## Data provided

━━━━━━━━━━

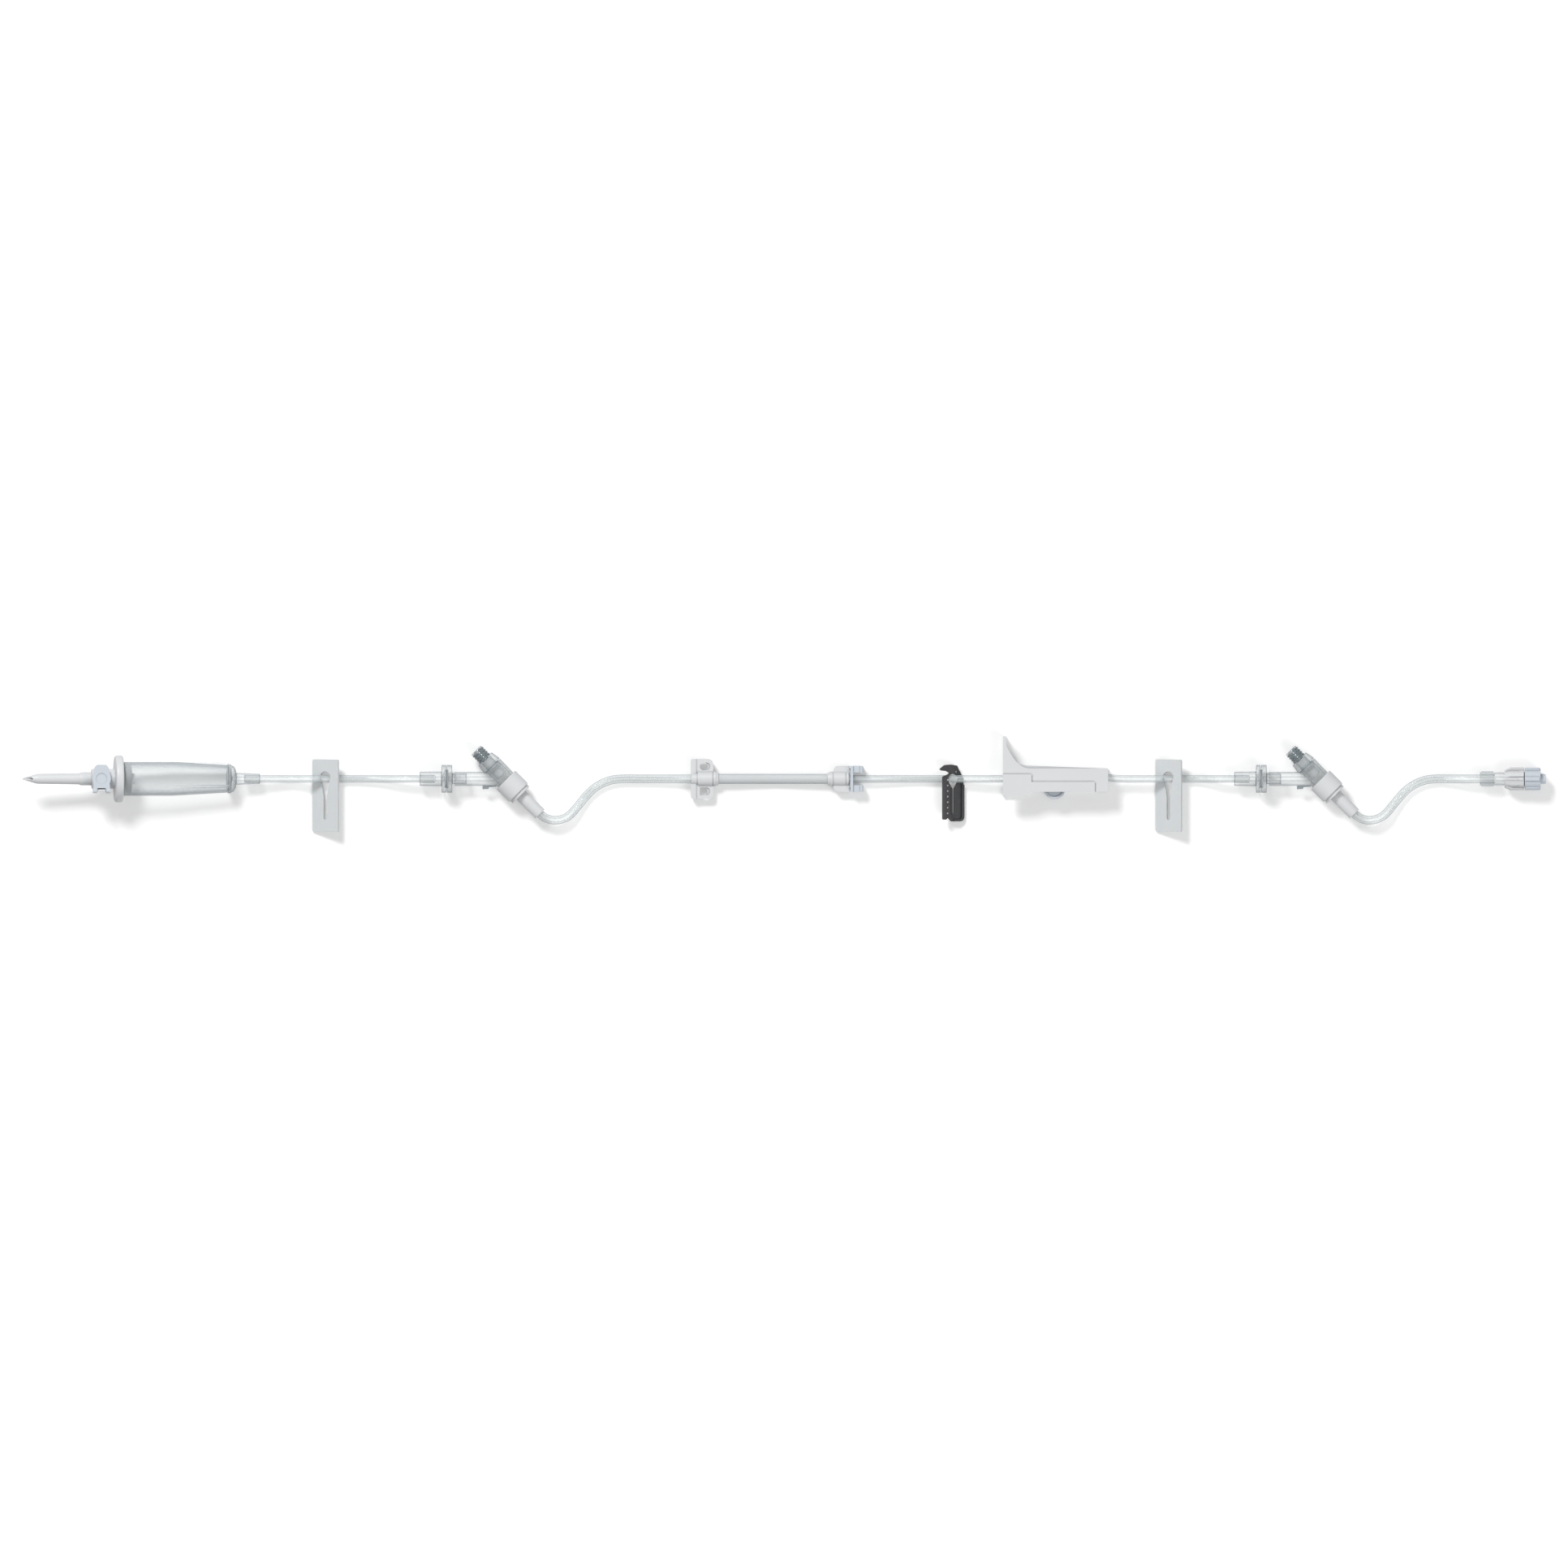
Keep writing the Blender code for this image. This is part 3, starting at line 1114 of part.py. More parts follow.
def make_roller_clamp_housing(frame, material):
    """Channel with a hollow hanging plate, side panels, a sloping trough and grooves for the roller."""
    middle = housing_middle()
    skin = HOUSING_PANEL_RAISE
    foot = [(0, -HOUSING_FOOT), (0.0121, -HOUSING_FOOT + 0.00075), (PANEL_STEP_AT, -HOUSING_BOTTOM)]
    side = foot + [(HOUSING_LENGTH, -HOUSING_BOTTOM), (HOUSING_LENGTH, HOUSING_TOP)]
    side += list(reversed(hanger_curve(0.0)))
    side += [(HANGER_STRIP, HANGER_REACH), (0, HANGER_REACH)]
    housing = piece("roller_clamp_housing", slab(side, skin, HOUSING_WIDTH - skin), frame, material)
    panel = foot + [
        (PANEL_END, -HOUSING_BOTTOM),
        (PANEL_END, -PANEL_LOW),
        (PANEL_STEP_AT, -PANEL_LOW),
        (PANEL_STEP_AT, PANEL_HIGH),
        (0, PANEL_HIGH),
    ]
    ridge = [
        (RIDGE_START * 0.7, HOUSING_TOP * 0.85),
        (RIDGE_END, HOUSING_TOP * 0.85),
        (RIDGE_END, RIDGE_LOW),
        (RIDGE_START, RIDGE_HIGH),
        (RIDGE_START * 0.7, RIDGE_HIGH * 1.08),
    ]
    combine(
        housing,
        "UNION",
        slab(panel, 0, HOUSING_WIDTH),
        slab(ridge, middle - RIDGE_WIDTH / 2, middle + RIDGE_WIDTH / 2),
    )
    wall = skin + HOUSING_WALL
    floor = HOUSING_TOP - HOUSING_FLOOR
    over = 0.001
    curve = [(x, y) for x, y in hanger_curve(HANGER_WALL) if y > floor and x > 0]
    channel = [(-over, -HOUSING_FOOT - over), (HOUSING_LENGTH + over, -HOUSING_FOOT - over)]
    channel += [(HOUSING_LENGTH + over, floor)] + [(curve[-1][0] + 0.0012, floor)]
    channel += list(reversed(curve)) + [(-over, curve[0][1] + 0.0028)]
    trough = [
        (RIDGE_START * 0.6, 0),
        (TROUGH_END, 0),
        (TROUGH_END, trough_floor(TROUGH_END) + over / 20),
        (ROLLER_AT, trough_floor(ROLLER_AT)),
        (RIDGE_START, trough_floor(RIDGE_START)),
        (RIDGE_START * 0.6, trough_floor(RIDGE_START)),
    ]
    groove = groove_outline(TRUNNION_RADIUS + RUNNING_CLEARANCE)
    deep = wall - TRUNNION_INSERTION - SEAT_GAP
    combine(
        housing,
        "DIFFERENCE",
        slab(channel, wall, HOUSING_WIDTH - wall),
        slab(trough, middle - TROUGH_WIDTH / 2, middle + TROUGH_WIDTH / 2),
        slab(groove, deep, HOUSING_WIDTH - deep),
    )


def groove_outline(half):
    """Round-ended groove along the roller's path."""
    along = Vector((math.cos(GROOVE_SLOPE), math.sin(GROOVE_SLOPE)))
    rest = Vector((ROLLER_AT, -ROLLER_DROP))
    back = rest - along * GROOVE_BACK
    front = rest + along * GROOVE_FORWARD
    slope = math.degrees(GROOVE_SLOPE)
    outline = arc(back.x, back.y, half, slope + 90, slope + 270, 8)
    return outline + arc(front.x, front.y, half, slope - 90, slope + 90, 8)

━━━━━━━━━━

## Exercise directions
Repeat the data verbatim.

## Exercise output
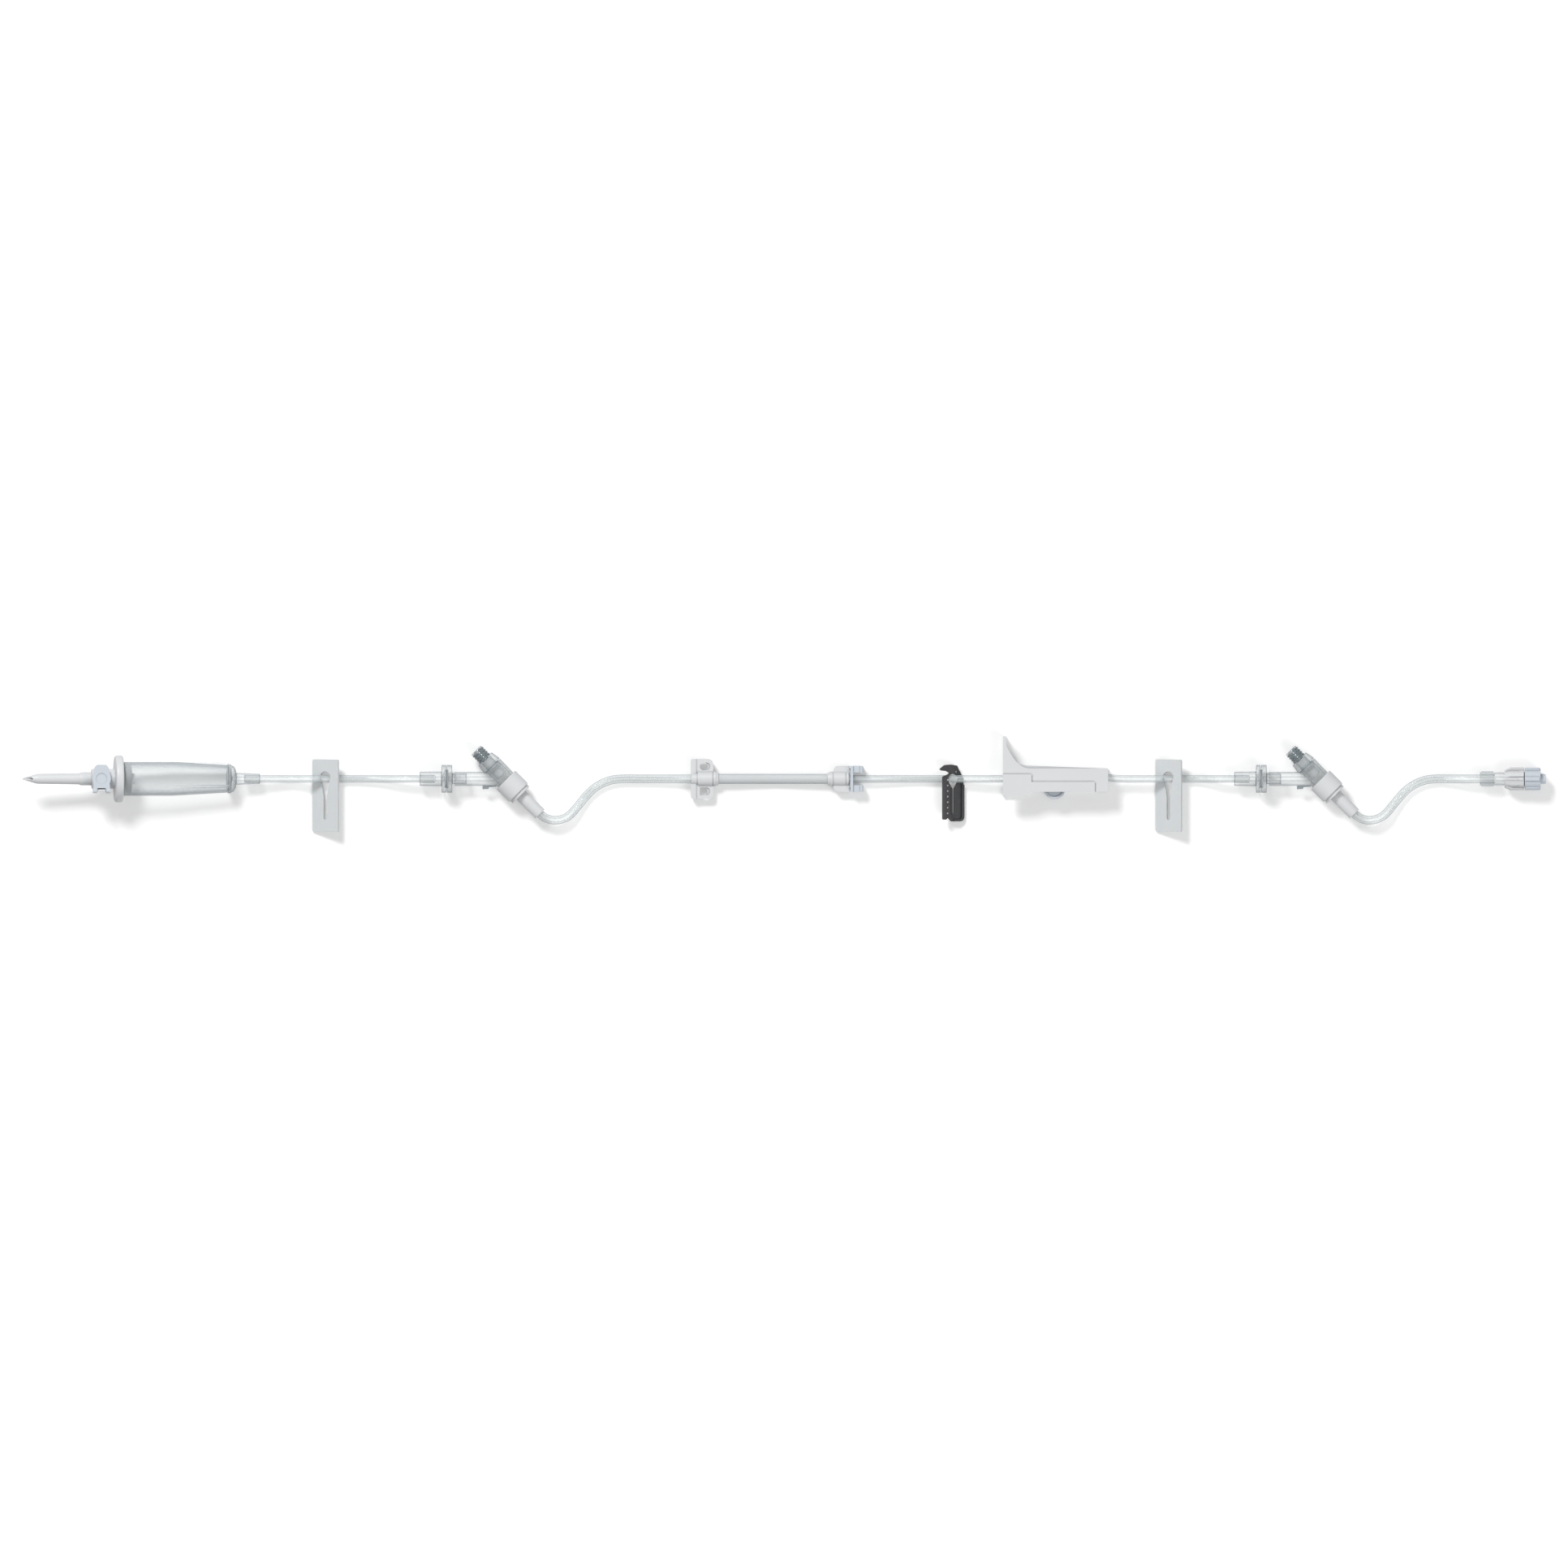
Keep writing the Blender code for this image. This is part 3, starting at line 1114 of part.py. More parts follow.
def make_roller_clamp_housing(frame, material):
    """Channel with a hollow hanging plate, side panels, a sloping trough and grooves for the roller."""
    middle = housing_middle()
    skin = HOUSING_PANEL_RAISE
    foot = [(0, -HOUSING_FOOT), (0.0121, -HOUSING_FOOT + 0.00075), (PANEL_STEP_AT, -HOUSING_BOTTOM)]
    side = foot + [(HOUSING_LENGTH, -HOUSING_BOTTOM), (HOUSING_LENGTH, HOUSING_TOP)]
    side += list(reversed(hanger_curve(0.0)))
    side += [(HANGER_STRIP, HANGER_REACH), (0, HANGER_REACH)]
    housing = piece("roller_clamp_housing", slab(side, skin, HOUSING_WIDTH - skin), frame, material)
    panel = foot + [
        (PANEL_END, -HOUSING_BOTTOM),
        (PANEL_END, -PANEL_LOW),
        (PANEL_STEP_AT, -PANEL_LOW),
        (PANEL_STEP_AT, PANEL_HIGH),
        (0, PANEL_HIGH),
    ]
    ridge = [
        (RIDGE_START * 0.7, HOUSING_TOP * 0.85),
        (RIDGE_END, HOUSING_TOP * 0.85),
        (RIDGE_END, RIDGE_LOW),
        (RIDGE_START, RIDGE_HIGH),
        (RIDGE_START * 0.7, RIDGE_HIGH * 1.08),
    ]
    combine(
        housing,
        "UNION",
        slab(panel, 0, HOUSING_WIDTH),
        slab(ridge, middle - RIDGE_WIDTH / 2, middle + RIDGE_WIDTH / 2),
    )
    wall = skin + HOUSING_WALL
    floor = HOUSING_TOP - HOUSING_FLOOR
    over = 0.001
    curve = [(x, y) for x, y in hanger_curve(HANGER_WALL) if y > floor and x > 0]
    channel = [(-over, -HOUSING_FOOT - over), (HOUSING_LENGTH + over, -HOUSING_FOOT - over)]
    channel += [(HOUSING_LENGTH + over, floor)] + [(curve[-1][0] + 0.0012, floor)]
    channel += list(reversed(curve)) + [(-over, curve[0][1] + 0.0028)]
    trough = [
        (RIDGE_START * 0.6, 0),
        (TROUGH_END, 0),
        (TROUGH_END, trough_floor(TROUGH_END) + over / 20),
        (ROLLER_AT, trough_floor(ROLLER_AT)),
        (RIDGE_START, trough_floor(RIDGE_START)),
        (RIDGE_START * 0.6, trough_floor(RIDGE_START)),
    ]
    groove = groove_outline(TRUNNION_RADIUS + RUNNING_CLEARANCE)
    deep = wall - TRUNNION_INSERTION - SEAT_GAP
    combine(
        housing,
        "DIFFERENCE",
        slab(channel, wall, HOUSING_WIDTH - wall),
        slab(trough, middle - TROUGH_WIDTH / 2, middle + TROUGH_WIDTH / 2),
        slab(groove, deep, HOUSING_WIDTH - deep),
    )


def groove_outline(half):
    """Round-ended groove along the roller's path."""
    along = Vector((math.cos(GROOVE_SLOPE), math.sin(GROOVE_SLOPE)))
    rest = Vector((ROLLER_AT, -ROLLER_DROP))
    back = rest - along * GROOVE_BACK
    front = rest + along * GROOVE_FORWARD
    slope = math.degrees(GROOVE_SLOPE)
    outline = arc(back.x, back.y, half, slope + 90, slope + 270, 8)
    return outline + arc(front.x, front.y, half, slope - 90, slope + 90, 8)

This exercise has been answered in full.